When the browser is merely displaying read-only HTML or AHAH, the definitive copy of the business data is one place only: the server. But in this new architecture, we have the same logical data in two places – and, assuming we’re allowing users to interact with their copy of it, quite possibly off-line, we have to deal with the matter of keeping the two (or N) data sets consistent.

At a protocol level, this is simple enough. We can easily use JSON to transmit data bidirectionally over an HTTP wire, and Ext JS and Sencha Touch’s model store classes, for example, take care of all the plumbing for us. But when we should do so, what the payload should be – and how we reconcile any conflicts between client and server – can quickly become interesting design questions.

Consider a web-based corporate price list application, build using a client-side MVC pattern, and providing up-to-date information about a company’s products to its mobile salesforce. On its first instantiation on a mobile device, say, such an application might easily pull the entire list of product records from the server over JSON and store them locally for fast, possibly off-line, access.

So far, so easy. But of course the records might frequently change on the server: the company creates new products, discontinues old ones, and often changes their prices. How should the ‘create’, ‘delete’ and ‘update’ operations be applied to the mobile device’s version of the data? Should it regularly refresh the whole data set again? Should it request all changes since the last sync and then incrementally apply those changes to its local copy? If certain data is not updated for a certain length of time, should the client application mark it as stale?

These are already thoughtful decisions for the application developer to have to make.

But now imagine that the company’s product managers are given more powerful rights within the same application, and they can actually edit the product descriptions on their mobile devices. When connected, these changes can be immediately sent directly back to the server. How can we ensure that other users’ apps can have that change broadcast to them?

What about when the product manager is off-line, perhaps editing the portfolio on a plane? Should the application prohibit updates to the local data? Preferably not, but if changes can be made, how should the application poll to see when it is reconnected, and send those changes back in the most efficient way?

Taking it to extreme, what happens when two product managers edit the same pieces of data? What happens when each have added a new product to which their client applications have assigned the same supposedly unique ID? The system needs to reconcile those potentially conflicting changes – and very quickly this becomes a non-trivial task.

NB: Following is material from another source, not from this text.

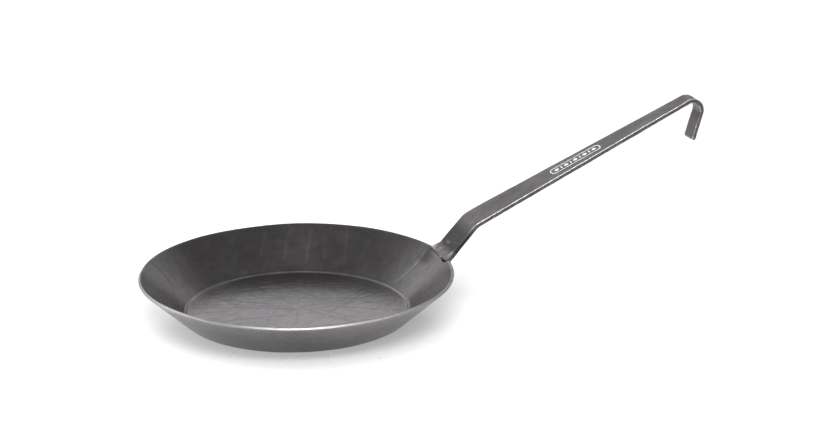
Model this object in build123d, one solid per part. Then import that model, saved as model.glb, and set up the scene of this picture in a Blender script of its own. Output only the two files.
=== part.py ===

In the broader computing world, these challenges are common and have been frequently, and successfully, addressed. Many proven solutions exist for synchronization in the realms of distributed file systems, versioned source control, disk, database and site mirroring and so on – and even to manage our MP3 collections. But what is new is that this will soon becoming a challenge that web developers will need to tackle, and it is a challenge that might be unfamiliar and daunting to many.

In the general case, of course, there is no single approach that will answer all these questions. Effective synchronization across a ‘split stack’ architecture will depend very much upon the sort of data that is being manipulated and what the application is setting out to achieve.

Frameworks will certainly provide us with all the tools we need to implement the choices we make. But considering these synchronization-related scenarios and use-cases will be an increasingly important part of bringing compelling applications to users in increasingly diverse contexts. Reconciliation will lie at the heart of how we bring complex applications to life – not just an after-thought.

The web is no longer one of documents or of simple uni-directional data: it is fast becoming a web of synchronization. And I fear it might not be as easy as we think. As developers, we all need to go into this new world with our eyes wide open and be prepared for new challenges around the corner.